YOUR GOAL
Restate word for word the lines of the data below, from the first through the one that has "CROWN_BACK = ((0.0, 97), (0.3, 118), (0.7, 118), (1.0, 103))".

______

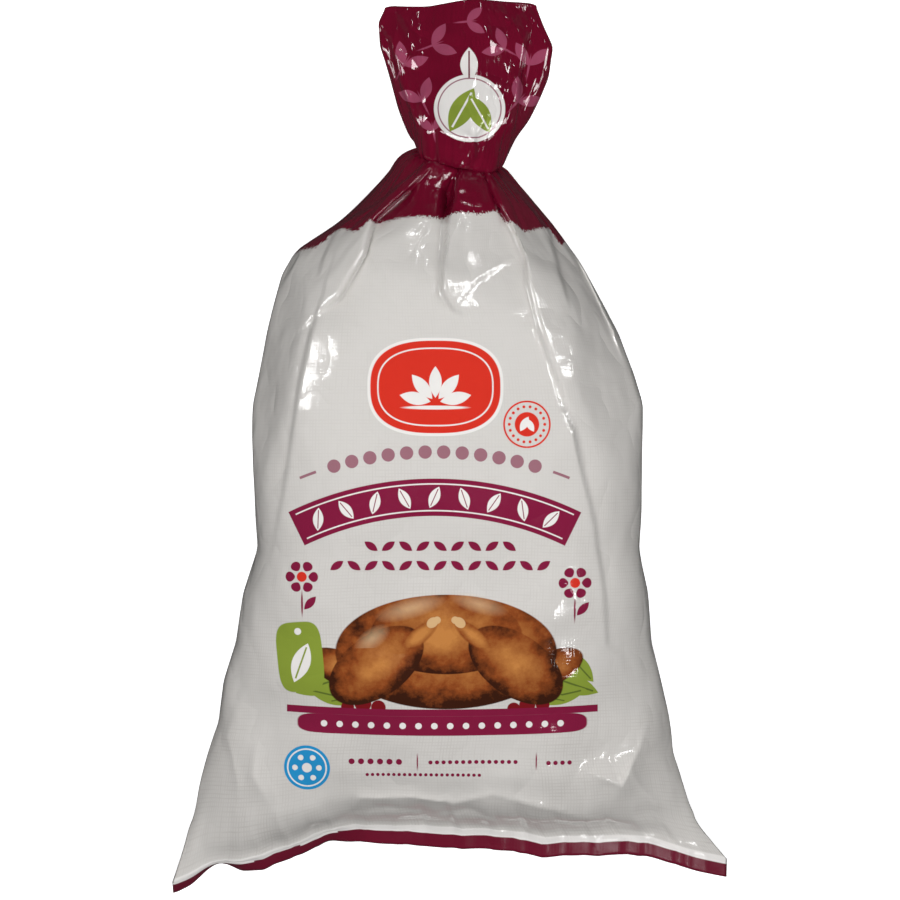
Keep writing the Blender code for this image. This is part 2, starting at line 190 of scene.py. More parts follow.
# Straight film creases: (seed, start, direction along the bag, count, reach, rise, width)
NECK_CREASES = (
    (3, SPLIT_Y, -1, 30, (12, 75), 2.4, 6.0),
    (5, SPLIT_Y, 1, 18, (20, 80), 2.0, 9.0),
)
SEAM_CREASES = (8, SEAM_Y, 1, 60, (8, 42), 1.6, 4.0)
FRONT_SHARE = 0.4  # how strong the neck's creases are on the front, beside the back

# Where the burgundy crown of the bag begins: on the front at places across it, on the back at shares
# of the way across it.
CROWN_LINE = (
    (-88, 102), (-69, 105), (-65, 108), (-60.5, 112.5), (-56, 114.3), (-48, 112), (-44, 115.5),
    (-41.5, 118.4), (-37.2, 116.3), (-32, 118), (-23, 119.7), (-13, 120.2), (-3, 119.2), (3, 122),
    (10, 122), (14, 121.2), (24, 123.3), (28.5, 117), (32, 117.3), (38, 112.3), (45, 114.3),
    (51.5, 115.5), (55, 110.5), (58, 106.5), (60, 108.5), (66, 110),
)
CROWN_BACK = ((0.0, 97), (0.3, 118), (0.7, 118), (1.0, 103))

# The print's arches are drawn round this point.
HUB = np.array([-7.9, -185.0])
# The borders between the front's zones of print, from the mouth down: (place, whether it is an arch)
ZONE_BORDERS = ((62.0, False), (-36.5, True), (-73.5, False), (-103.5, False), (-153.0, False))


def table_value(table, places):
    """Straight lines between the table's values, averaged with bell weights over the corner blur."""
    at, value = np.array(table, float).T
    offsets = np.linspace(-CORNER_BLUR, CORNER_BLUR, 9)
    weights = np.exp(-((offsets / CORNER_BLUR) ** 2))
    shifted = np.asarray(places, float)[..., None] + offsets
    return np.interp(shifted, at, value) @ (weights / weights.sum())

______

TASK SOLUTION
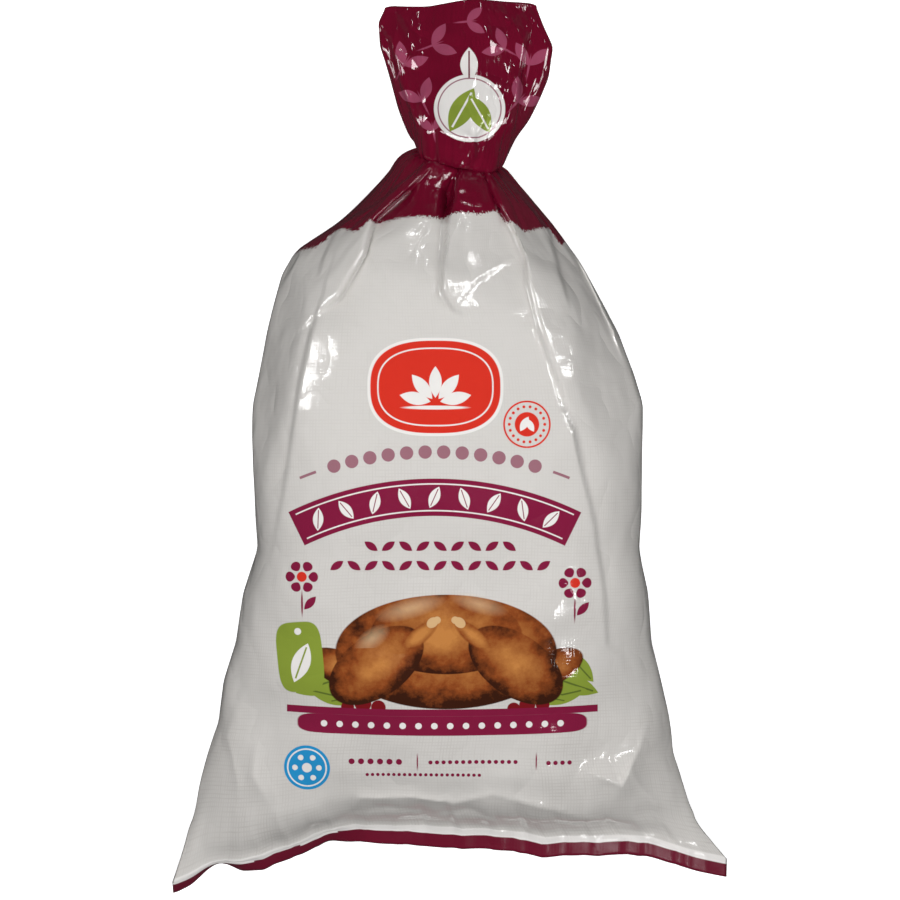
Keep writing the Blender code for this image. This is part 2, starting at line 190 of scene.py. More parts follow.
# Straight film creases: (seed, start, direction along the bag, count, reach, rise, width)
NECK_CREASES = (
    (3, SPLIT_Y, -1, 30, (12, 75), 2.4, 6.0),
    (5, SPLIT_Y, 1, 18, (20, 80), 2.0, 9.0),
)
SEAM_CREASES = (8, SEAM_Y, 1, 60, (8, 42), 1.6, 4.0)
FRONT_SHARE = 0.4  # how strong the neck's creases are on the front, beside the back

# Where the burgundy crown of the bag begins: on the front at places across it, on the back at shares
# of the way across it.
CROWN_LINE = (
    (-88, 102), (-69, 105), (-65, 108), (-60.5, 112.5), (-56, 114.3), (-48, 112), (-44, 115.5),
    (-41.5, 118.4), (-37.2, 116.3), (-32, 118), (-23, 119.7), (-13, 120.2), (-3, 119.2), (3, 122),
    (10, 122), (14, 121.2), (24, 123.3), (28.5, 117), (32, 117.3), (38, 112.3), (45, 114.3),
    (51.5, 115.5), (55, 110.5), (58, 106.5), (60, 108.5), (66, 110),
)
CROWN_BACK = ((0.0, 97), (0.3, 118), (0.7, 118), (1.0, 103))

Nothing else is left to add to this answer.